April 02, 2019 8:30 AM to 5:30 PMUptown Campus
Sovereignty is the full right and power of a governing body over itself, without any interference from outside sources or bodies. The colonial history of the gulf south region is fraught with infractions to the sovereignty of Indigenous governance, land rights and physical bodies. Disputed territories, extraction of wealth and minerals from the earth and water, sugar and cotton antebellum plantation monopolies and rebellions throughout the circum-Caribbean and in the gulf south all characterize a region where the personal sovereignty of human bodies and the natural world were and are consistently at risk. Despite concerted harm to Indigenous bodies and minds, and decimation of the natural landscape and further isolation and dispersal of Native populations, gulf south Indigenous communities continue to persist, nurture, and fight for sovereignty.
The New Orleans Center for the Gulf South invites you to the 2nd Annual Indigenous Symposium on Tuesday, April 2 from 8:30am – 5:30pm in the Qatar Ballroom on Tulane’s Uptown Campus.
Featured speakers and panels will discuss methods of resistance that include a territorial acknowledgement, archaeology, foodways, a social activist roundtable, a cultural demonstration, and a presentation of new research from various scholars.

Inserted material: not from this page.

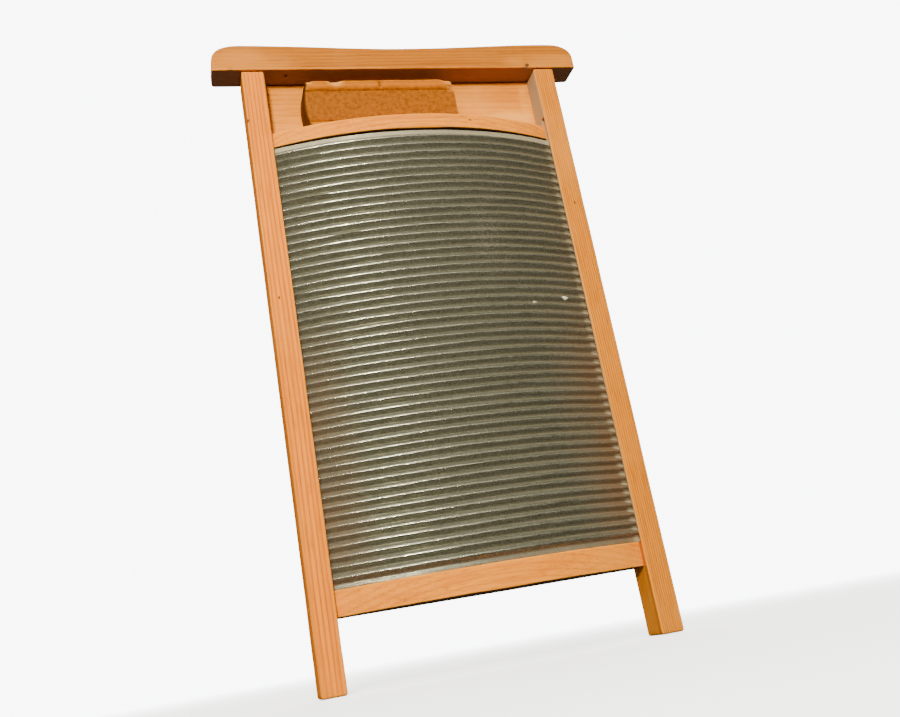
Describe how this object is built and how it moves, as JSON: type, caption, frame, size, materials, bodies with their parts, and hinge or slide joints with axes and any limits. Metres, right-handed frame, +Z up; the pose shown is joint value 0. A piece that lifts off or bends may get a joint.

Featured keynote speaker Dr. N. Bruce Duthu will present "Tribal Sovereignty and Juridical Spaces: Tribal Lands as Domains of Self-Determination, Subsistence and the Sacred." Tribal representation will include: Atakapa-Ishak, Coushatta Tribe of Louisiana, Rosebud Sioux Tribe, United Houma Nation, Isle de Jean Charles Band, Biloxi-Chitimacha-Choctaw, Diné Nation and Pointe-au-Chien Indian Tribe. According to Executive Director of New Orleans Center for the Gulf South Rebecca Snedeker, “In our region, with global issues that soon all coastal peoples will face, we must establish models that help us see and accept where we are and support us in being creative and respectful in our solutions.” The symposium will address the following questions: How did Indigenous communities respond to, and resist, new methods of oppression during times of transition? How did they maintain cultural identity and survival amidst challenges to food sovereignty and access to land? How can we situate the struggles of the colonial period to the current context of a diminished coast, oil dependency, the rights to occupy ancestral lands? What are creative innovations for survival in the 21st century for Gulf South communities and how do we all resist oppression and demand sovereignty in our land, our communities, and our bodies? Join us! This event is free and open to the public.